Apunta Sigüenza que la mascarada estuvo dividida en cuatro apartados: en el primero “que no tuvo cosa especial que mereciese alabanza”, aparecieron los indios como en el tiempo de su gentilidad, representando a los chichimecas. Tal representación espantó a la concurrencia pues se mostraron “sin otra ropa que la que permitió la decencia”, con los cuerpos pintados, los cabellos desaliñados y con plumas, dando de gritos y blandiendo sus arcos y macanas.

La segunda parte de la mascarada se inició con el arribo de una compañía de indios ricamente aderezados, a la usanza de los españoles, acto con el cual quería representarse la conquista. Destaca aquí la admiración que le causó al autor el ver el orden y concierto con que realizaron su marcha, lo cual le hace decir que “de ello puede inferirse, no ser incapaces de disciplina, si acaso fuera necesario introducirlos a los marciales estudios”.

La tercera parte inició con la alegoría de la fundación de la ciudad, apareciendo con ricos remedos don Diego de Tapia, Xólotl y toda la genealogía de los reyes chichimecas y mexicanos, para culminar con la presencia de Carlos V, rey de España, en tiempos de la conquista.

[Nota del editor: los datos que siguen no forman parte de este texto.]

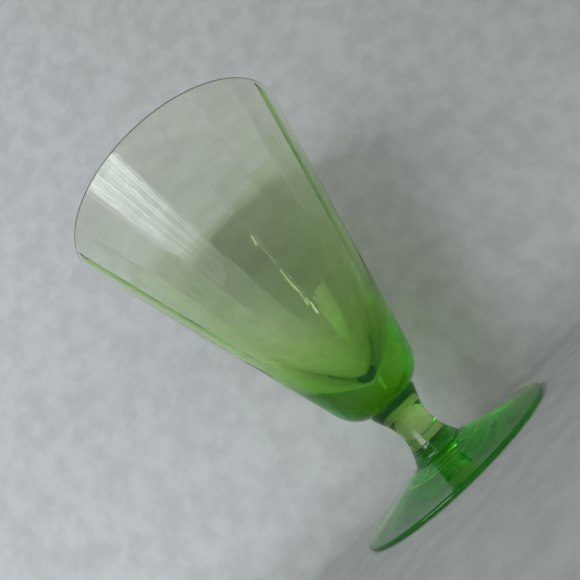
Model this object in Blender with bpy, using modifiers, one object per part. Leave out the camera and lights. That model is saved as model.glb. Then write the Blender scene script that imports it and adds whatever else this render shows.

Finalmente, hizo acto de presencia un carro ricamente adornado en donde venía la imagen de la virgen de Guadalupe a cuyos pies estaba postrada una niña representando, no sólo a la nación indígena, sino a toda la América española. Rodeaba al carro una danza, así como un grupo de ancianos quienes, con sus instrumentos propios, cantaban alabanzas “de elegantísimo estilo”.
Tal comitiva, que recorrió durante varias horas las principales calles de la ciudad, ilustró –dice Sigüenza-, el agradecimiento que sentían los indígenas hacia los clérigos por haberlos sacado de las tinieblas de la barbarie, y haberlos conducido a las luces del cristianismo, entendiendo a éste como sinónimo de civilización y salvación. Sin embargo, la lectura bien podría ser otra, pues también se diría que el recuperar su pasado, tanto chichimeca como mexica, es una manifestación del orgullo de los indígenas y una forma de hacerse valer ante el conquistador y dominador español al señalar la predilección que la madre de dios, en su advocación de Guadalupe, tenía por ellos.